III Visualization and motion planning
III-A Visualization
The visualized components in the virtual environment consist of: a desk object modelled in Unity to match real life appearance, a point cloud of items on the desk, and a head-up display (HUD).
The point cloud detected by the Fetch’s RGB-D camera is colorized and published by its internal software. As the network bandwidth is limited, the number of points was reduced as much as possible to maximise the refresh rate of the point cloud. As objects that do not move could be easily visualized by virtual models, only objects which were expected to change position or orientation were included. These objects, such as items on the desk, would be moved as a part of the pick-and-place task of the demonstration and thus need to be constantly updated. Static objects such as the desk, walls and the floor, were detected as large planes in the point cloud and removed. This was achieved with the 3D data processing library Open3D in Python, which provides a plane segmentation function on point cloud data using the random sample consensus (RANSAC) algorithm. Though simple, this implementation is prone to removing objects on the table which has relatively large planar surfaces, such as the target box where picked items are dropped into. Distant portions outside of the robot’s interactive area were also removed.
To recreate the physical environment in virtual form to aid the sense of immersion, a desk model was built from Unity cube objects with texture applied. It is localised by two ArUco markers [24] (only one of which was required and used), which can be detected with their position and orientation relative to the robot’s camera. Thus by offsetting the coordinates of the marker, it is possible to obtain the location of the desk in the physical environment as relative to the robot, and replicate this in the virtual environment. Processed point clouds of objects and the model desk are shown in Figure 5.

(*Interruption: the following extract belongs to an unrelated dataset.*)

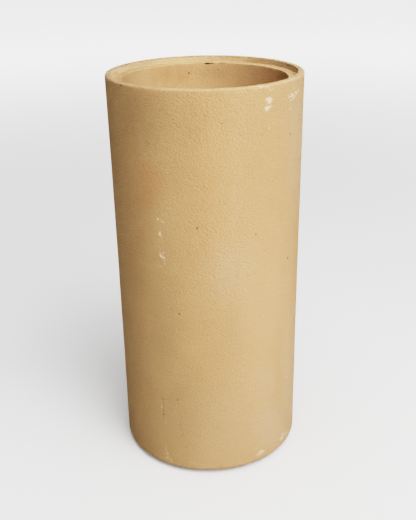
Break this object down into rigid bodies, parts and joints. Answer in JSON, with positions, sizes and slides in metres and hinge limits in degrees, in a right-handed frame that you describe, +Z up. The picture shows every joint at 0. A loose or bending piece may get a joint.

The HUD, seen in Figure 3 which sits on a static vertical wall behind the virtual desk, displays the live 2D camera footage from the Fetch. This provides an alternative viewing option with higher clarity and consistency in tandem with the more spatially informative point cloud display. This view is especially necessary when the arm of the Fetch is obstructing its camera, a common issue when simultaneously operating the robot’s arm and camera. When this happens the point cloud of obstructed objects are no longer visible. Why this occurs may not be immediately obvious if only the point cloud is presented, especially to inexperienced users. Additionally, a text-based feedback message of the motion plan is also provided above the camera display. However in trials it was found that this option was inconvenient as users would have to constantly move their sight between the planned goal and the HUD. During the UI design process, the text-based information display was later replaced with an indicator in the form of a colored, semi-transparent gripper end effector, with examples shown in Figure 6.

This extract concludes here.